I have just returned from 10 days in northern Arizona, which is a land of raw delight and beauty. My intention had simply been to have a vacation with a dear friend, to visit places that I haven't seen since I was 7, and to witness a few more that I had never seen at all. Well, that all changed the moment we arrived at the South Rim of the Grand Canyon. We stopped walking, our jaws dropped, and tears started to flow. Holy Mother of God- I think were the exact words- how to explain the feeling of minuteness, of awe, of complete discorientation. Was I important in the grand scheme of things? Nope. Was my heart breaking? Yup. Could I fly across? Maybe! Could I jump? Perhaps! As Raven demonstrated so perfectly to me, feel free to free fall, there is always an updraft. That is a metaphor, my dears, and an important one!

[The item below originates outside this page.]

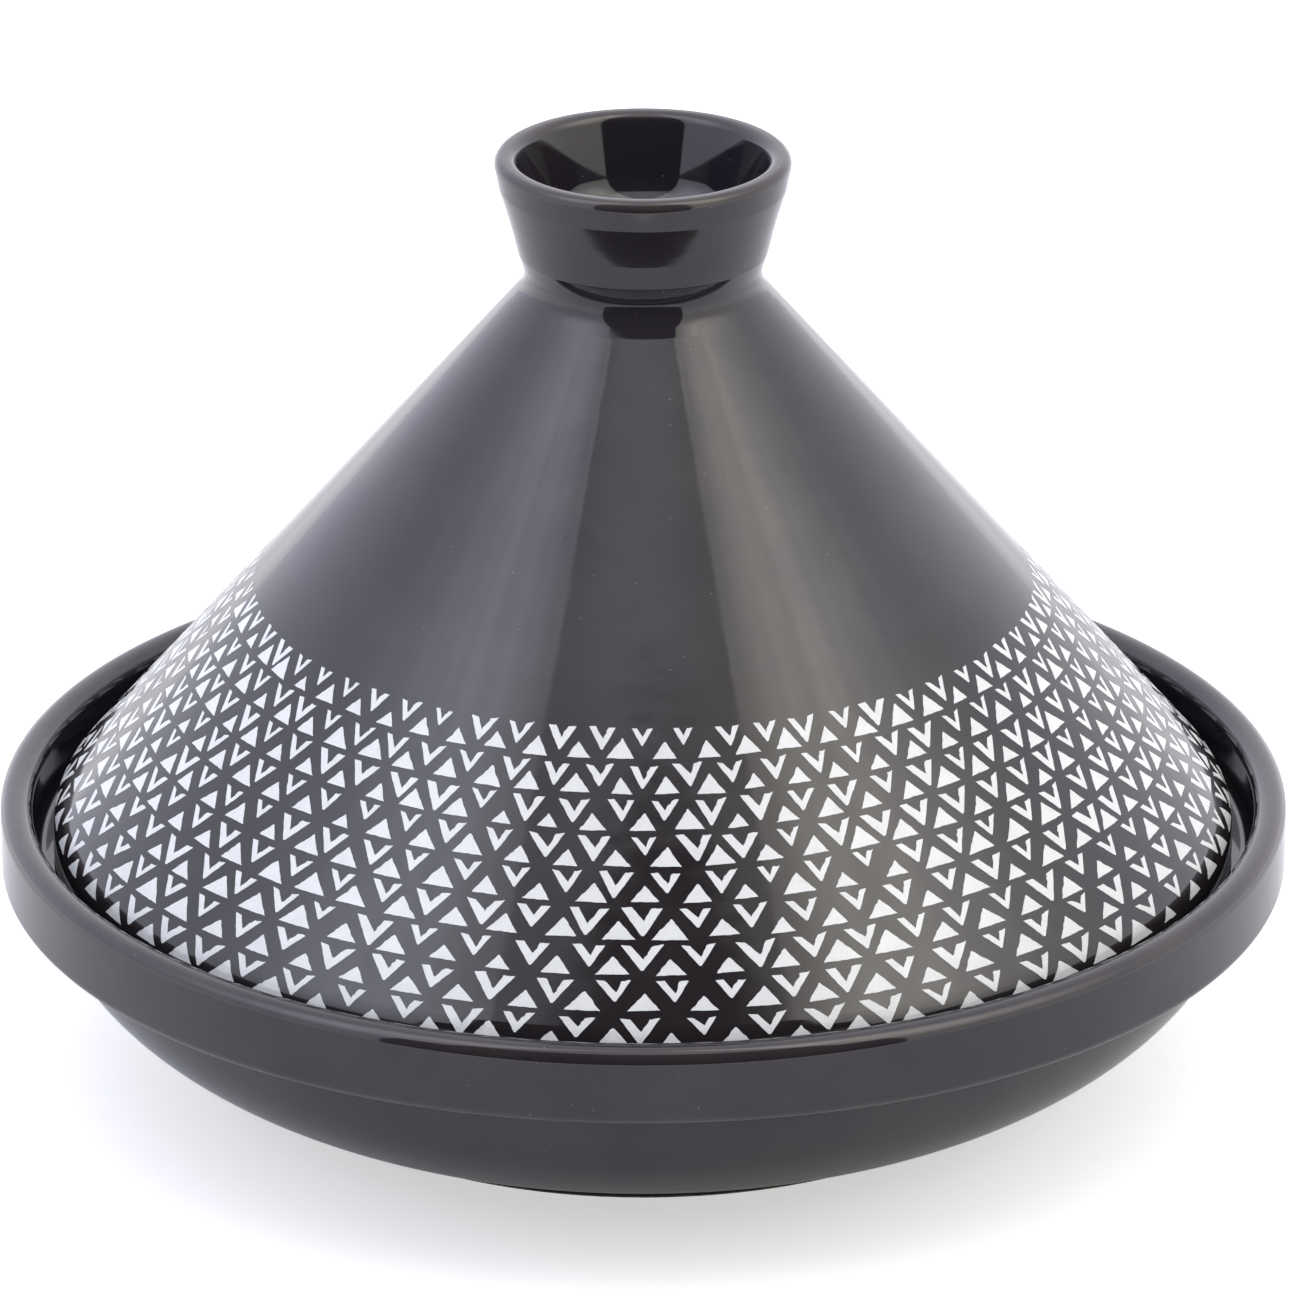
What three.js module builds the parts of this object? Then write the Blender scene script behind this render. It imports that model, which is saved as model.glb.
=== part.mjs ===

We travelled on to Sedona where I climbed Cathedral Rock, which is a female energy vortex. It was quite a scramble for me to make it to the top, but I did so, and I am justifiably proud of my body for getting me up there (and back down)! I have rarely been so "high" as I felt once there. The view was expansive and broad, and was mimicked by my grin. The energy was palpable: supportive, grounding, and nurturing, and my Hara and center connected even more deeply to the earth. I felt opened, peaceful, and soft- a fresh, new, wholeness.
Then on to Canyon de Chelly- where the ancients have walked, and now the Dine (Navajo) do. The stains of tears run down the walls of the canyon, the ruins of the homes and hearts are still in the caves- but some Dine have homes and livestock in the canyon bottom, and are making a living guiding tours of all types. This is a place of perseverance, of grief, of hope, and of god. Raven visited me again, encouraging me to take the left fork. To follow him. Yes! I called back... I'm coming. That is the road less travelled...
This may seem a rambling monologue, but I am changed by my time in these three places. I have witnessed the divine in our Mother Earth, and I now feel that around me, swirling with love and power, holding with peace and calm. Grateful is not a big enough word. Feel free to free fall, there is always an updraft. Take the left fork.